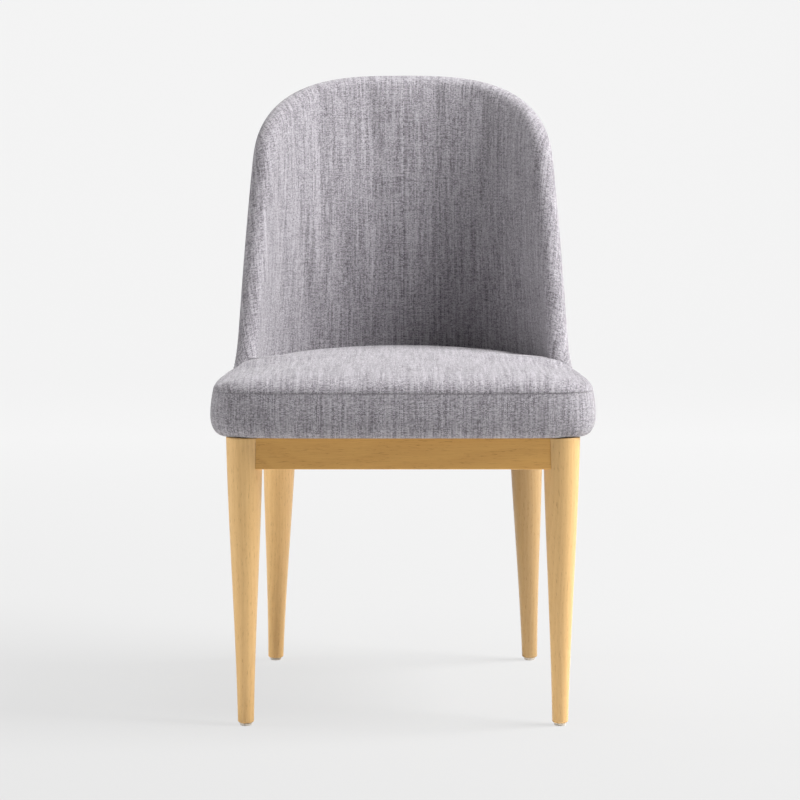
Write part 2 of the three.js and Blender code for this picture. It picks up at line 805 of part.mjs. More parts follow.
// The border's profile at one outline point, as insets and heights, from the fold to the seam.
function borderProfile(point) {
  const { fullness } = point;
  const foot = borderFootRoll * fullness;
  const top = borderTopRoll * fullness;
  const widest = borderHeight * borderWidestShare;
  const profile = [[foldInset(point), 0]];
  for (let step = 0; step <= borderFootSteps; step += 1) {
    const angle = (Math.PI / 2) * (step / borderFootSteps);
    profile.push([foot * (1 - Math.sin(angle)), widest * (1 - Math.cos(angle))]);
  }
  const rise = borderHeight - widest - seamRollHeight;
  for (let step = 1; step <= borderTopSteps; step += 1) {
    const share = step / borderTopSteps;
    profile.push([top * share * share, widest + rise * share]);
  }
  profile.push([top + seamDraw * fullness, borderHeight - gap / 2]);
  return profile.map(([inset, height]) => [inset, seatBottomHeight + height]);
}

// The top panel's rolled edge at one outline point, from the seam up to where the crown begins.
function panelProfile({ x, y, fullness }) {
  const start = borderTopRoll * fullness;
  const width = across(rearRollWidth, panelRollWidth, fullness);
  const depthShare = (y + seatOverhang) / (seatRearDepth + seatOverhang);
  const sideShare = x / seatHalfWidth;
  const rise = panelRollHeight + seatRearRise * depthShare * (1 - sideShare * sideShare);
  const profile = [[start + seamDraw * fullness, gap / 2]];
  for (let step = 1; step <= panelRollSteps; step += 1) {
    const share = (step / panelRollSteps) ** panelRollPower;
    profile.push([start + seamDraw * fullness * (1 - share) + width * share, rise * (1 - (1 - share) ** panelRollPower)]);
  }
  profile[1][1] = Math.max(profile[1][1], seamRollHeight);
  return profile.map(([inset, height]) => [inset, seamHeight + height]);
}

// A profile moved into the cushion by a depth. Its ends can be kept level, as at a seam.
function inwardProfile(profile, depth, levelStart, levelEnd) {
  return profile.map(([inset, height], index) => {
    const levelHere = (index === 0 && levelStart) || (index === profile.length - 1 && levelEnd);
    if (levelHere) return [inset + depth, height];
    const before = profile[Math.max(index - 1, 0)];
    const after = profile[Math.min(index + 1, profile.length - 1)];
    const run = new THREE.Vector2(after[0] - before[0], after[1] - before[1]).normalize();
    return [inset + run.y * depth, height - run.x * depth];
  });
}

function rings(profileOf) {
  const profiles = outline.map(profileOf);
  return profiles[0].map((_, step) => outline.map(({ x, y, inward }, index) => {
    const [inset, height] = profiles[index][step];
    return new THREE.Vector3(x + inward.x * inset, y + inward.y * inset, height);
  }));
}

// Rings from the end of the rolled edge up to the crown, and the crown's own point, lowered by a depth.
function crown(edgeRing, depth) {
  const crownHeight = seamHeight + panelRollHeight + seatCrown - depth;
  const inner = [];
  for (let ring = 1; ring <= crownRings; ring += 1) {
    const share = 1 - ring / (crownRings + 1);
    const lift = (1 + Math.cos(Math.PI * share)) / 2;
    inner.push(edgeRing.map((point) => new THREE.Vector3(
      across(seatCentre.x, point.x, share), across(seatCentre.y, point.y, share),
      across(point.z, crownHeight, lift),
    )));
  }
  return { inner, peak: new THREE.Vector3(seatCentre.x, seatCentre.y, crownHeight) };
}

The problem
Write the listing out again, exactly as it reads.

Answer in full
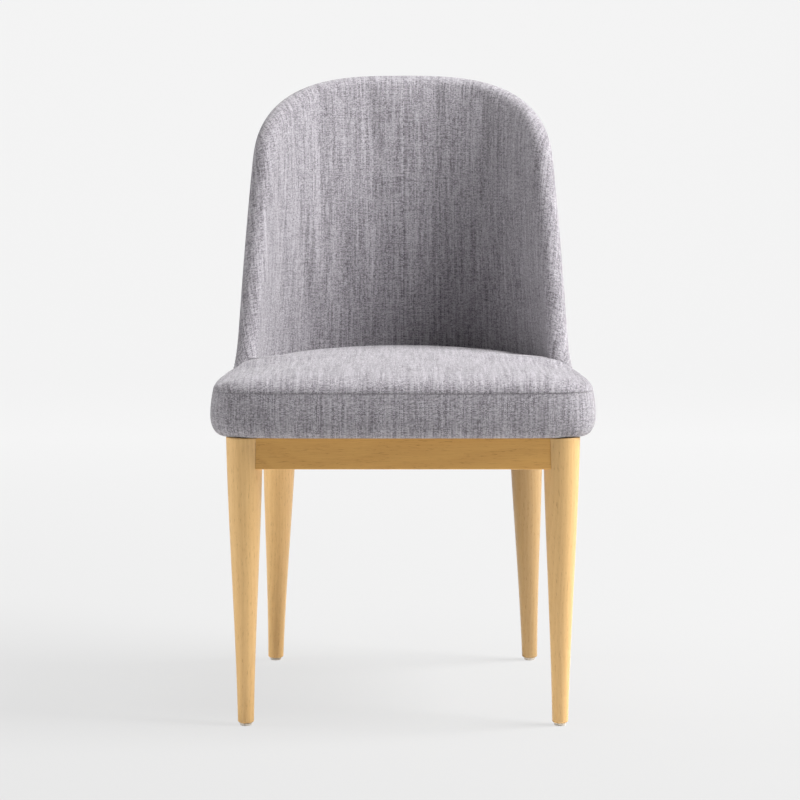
Write part 2 of the three.js and Blender code for this picture. It picks up at line 805 of part.mjs. More parts follow.
// The border's profile at one outline point, as insets and heights, from the fold to the seam.
function borderProfile(point) {
  const { fullness } = point;
  const foot = borderFootRoll * fullness;
  const top = borderTopRoll * fullness;
  const widest = borderHeight * borderWidestShare;
  const profile = [[foldInset(point), 0]];
  for (let step = 0; step <= borderFootSteps; step += 1) {
    const angle = (Math.PI / 2) * (step / borderFootSteps);
    profile.push([foot * (1 - Math.sin(angle)), widest * (1 - Math.cos(angle))]);
  }
  const rise = borderHeight - widest - seamRollHeight;
  for (let step = 1; step <= borderTopSteps; step += 1) {
    const share = step / borderTopSteps;
    profile.push([top * share * share, widest + rise * share]);
  }
  profile.push([top + seamDraw * fullness, borderHeight - gap / 2]);
  return profile.map(([inset, height]) => [inset, seatBottomHeight + height]);
}

// The top panel's rolled edge at one outline point, from the seam up to where the crown begins.
function panelProfile({ x, y, fullness }) {
  const start = borderTopRoll * fullness;
  const width = across(rearRollWidth, panelRollWidth, fullness);
  const depthShare = (y + seatOverhang) / (seatRearDepth + seatOverhang);
  const sideShare = x / seatHalfWidth;
  const rise = panelRollHeight + seatRearRise * depthShare * (1 - sideShare * sideShare);
  const profile = [[start + seamDraw * fullness, gap / 2]];
  for (let step = 1; step <= panelRollSteps; step += 1) {
    const share = (step / panelRollSteps) ** panelRollPower;
    profile.push([start + seamDraw * fullness * (1 - share) + width * share, rise * (1 - (1 - share) ** panelRollPower)]);
  }
  profile[1][1] = Math.max(profile[1][1], seamRollHeight);
  return profile.map(([inset, height]) => [inset, seamHeight + height]);
}

// A profile moved into the cushion by a depth. Its ends can be kept level, as at a seam.
function inwardProfile(profile, depth, levelStart, levelEnd) {
  return profile.map(([inset, height], index) => {
    const levelHere = (index === 0 && levelStart) || (index === profile.length - 1 && levelEnd);
    if (levelHere) return [inset + depth, height];
    const before = profile[Math.max(index - 1, 0)];
    const after = profile[Math.min(index + 1, profile.length - 1)];
    const run = new THREE.Vector2(after[0] - before[0], after[1] - before[1]).normalize();
    return [inset + run.y * depth, height - run.x * depth];
  });
}

function rings(profileOf) {
  const profiles = outline.map(profileOf);
  return profiles[0].map((_, step) => outline.map(({ x, y, inward }, index) => {
    const [inset, height] = profiles[index][step];
    return new THREE.Vector3(x + inward.x * inset, y + inward.y * inset, height);
  }));
}

// Rings from the end of the rolled edge up to the crown, and the crown's own point, lowered by a depth.
function crown(edgeRing, depth) {
  const crownHeight = seamHeight + panelRollHeight + seatCrown - depth;
  const inner = [];
  for (let ring = 1; ring <= crownRings; ring += 1) {
    const share = 1 - ring / (crownRings + 1);
    const lift = (1 + Math.cos(Math.PI * share)) / 2;
    inner.push(edgeRing.map((point) => new THREE.Vector3(
      across(seatCentre.x, point.x, share), across(seatCentre.y, point.y, share),
      across(point.z, crownHeight, lift),
    )));
  }
  return { inner, peak: new THREE.Vector3(seatCentre.x, seatCentre.y, crownHeight) };
}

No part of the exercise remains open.